Yves Thuriès (born June 5, 1938) is a French cooking and pastry chef, twice Meilleur Ouvrier de France.

== Life and career ==

=== Early life and training ===
Yves Thuriès was born in the village of Lempaut in the department of Tarn. He began at age fourteen his training in pastry. At age 17, he prepared a CAP (Certificat d'Aptitude Professionnelle) in Toulouse and traveled as a wandering journeyman.

In 1958, he went to Algeria as a conscript. In Hussein Dey near Algiers, he became a chief of section. In Béchar, he was put in charge of the Officers Mess.

In 1968, Monsieur Jantou from Toulouse was the last employer of Yves Thuriès. He owned a pastry shop in Gaillac that he decided to sell to his trained worker, that would give him the opportunity to establish himself definitely. It was a period of contests and prices. It was also the beginning of the writing of his encyclopedia Le livre de recettes d'un Compagnon du Tour de France. Ten years later, ten colleagues work for him.

=== Meilleur Ouvrier de France and international success ===
In 1976, Yves Thuriès was named twice Meilleur Ouvrier de France. His case is unique because he received this honour on one hand for ice cream, sorbets, ice cream desserts, and on the other hand for pastry, confectionery and catering.

In 1977, he published the first volume of La pâtisserie française. His encyclopedia is translated into several languages and became around the world, a reference for over 200,000 professionals. The twelfth edition was released in 2007.

In 1979, he received the Culinary Trophy and was named Chef of the year. He expands his knowledge all around the world. He founded pastry shops especially in the United States where he created the teams in Los Angeles, Dallas and San Francisco.
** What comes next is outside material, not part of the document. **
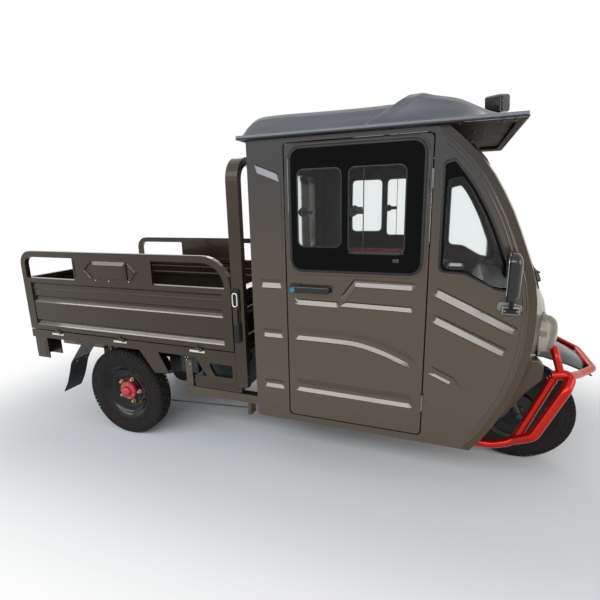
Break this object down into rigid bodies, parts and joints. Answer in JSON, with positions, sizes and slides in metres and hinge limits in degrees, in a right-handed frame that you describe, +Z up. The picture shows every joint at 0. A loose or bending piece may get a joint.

He has also held demonstrations in Germany, Spain, Switzerland, Belgium, Italy, Japan, Thailand and China.

=== Later career and publications ===
In 1980, he acquired the hotel-restaurant Le Grand Écuyer at Cordes-sur-Ciel. In a few years, he made of it the highest rated hotel of the region. In 1985, he bought the Hostellerie du Vieux Cordes and made of it a bistro.

In 1988, he released the first edition of his magazine dedicated to cooking and pastry Thuriès Magazine. In 1989, he created the Musée des Arts du Sucre et du Chocolat. His chef is Jean-François Arnaud. He also received at that time the Prix Édouard de Pomiane.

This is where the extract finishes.